What Are Common Mistakes People Make With Whimsical Fonts?
Here are the pitfalls I see most often with art journal covers:
- Using too many decorative fonts at once. One whimsical font for the title is enough. If you add a subtitle, pair it with something simple a clean sans-serif or a basic serif. Two whimsical fonts competing on the same cover creates visual noise.
- Ignoring contrast with the background. A swirly, detailed calligraphy font on top of a busy watercolor background can disappear. You need enough contrast through color, a text box, or a shadow so the title actually reads.
- Choosing style over function. A font might look gorgeous in a specimen preview, but if it's hard to read at the size you need, it won't work on a cover. Always test fonts at the actual size they'll appear.
- Overusing swashes and alternates. Many whimsical fonts come with decorative swash letters. Using them on every letter makes the title look chaotic. Use one or two strategically on the first letter or at the end of the word.
- Not adjusting letter spacing. Whimsical fonts often need manual kerning adjustments. The default spacing can leave awkward gaps or tight squeezes between certain letter pairs.
How Do You Pair Whimsical Fonts With Other Design Elements?
A good art journal cover usually has more than just a title. You might include a subtitle, a date, a decorative border, or small illustrations. Here's how to make everything work together:
- Title font: Your whimsical calligraphy font this is the star.
- Subtitle or tagline: A simple, readable font. Something like a rounded sans-serif keeps things friendly without competing.
- Decorative elements: Botanical sketches, watercolor splashes, or geometric shapes can complement a whimsical title. Keep these in the same color family or style mood.
- White space: Don't fill every inch. Give the title room to breathe. Whimsical fonts with long swashes need extra space around them.
If you prefer cleaner aesthetics for other journal types, exploring modern minimalist fonts for wellness journal covers can show you how a stripped-back approach changes the whole feel.
Should You Create Your Own Whimsical Lettering Instead?
Some art journalers prefer hand-lettering their own covers. If you have the skill and the time, this gives you total control and a one-of-a-kind result. But it takes practice, and not everyone has steady hand-lettering skills or wants to spend 30 minutes on a title every time they start a new journal.
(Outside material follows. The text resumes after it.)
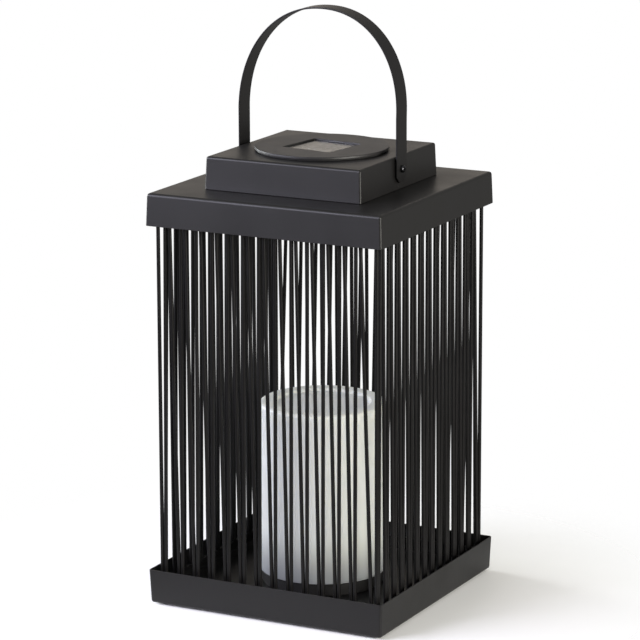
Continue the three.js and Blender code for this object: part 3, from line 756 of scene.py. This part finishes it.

Using a digital whimsical calligraphy font is faster and more consistent. You can print titles, cut them with a cutting machine, or trace them onto your cover. A font like Cattalonia gives you that hand-lettered look without needing calligraphy pen skills.
A middle option: use a whimsical font as a reference, then trace or redraw the letters by hand. This gives you the composition right while keeping the organic feel of real ink on paper.
What's the Best Way to Test a Font Before Committing?
Before you finalize your cover title, do this:
- Type your actual journal title in the font not just the font name in a preview.
- Print it at the size it will appear on your cover.
- Hold it at arm's length. Can you read it easily?
- Lay it on top of your cover material. Does it work with the colors and textures?
- Step back and look at the whole picture. Does the font match the feeling of the journal's content?
This takes five minutes and saves you from re-doing a cover you committed to too early.
Quick Checklist for Choosing Your Art Journal Cover Font
- Does the font's personality match your journal's theme and content?
- Is the title readable at the size you'll use on the cover?
- Does the font contrast well against your chosen background?
- Have you checked the font license if you plan to sell journals?
- Did you pair it with a simpler font for any subtitles or secondary text?
- Did you test the font at actual size before printing or cutting?
- Are you using swashes and alternates sparingly rather than on every letter?
- Does the font support all the characters you need in your title?
Pick one whimsical font this week, test it on a draft cover, and see how it feels. If it doesn't click, try another. The right font makes starting a new journal feel exciting and that's the whole point.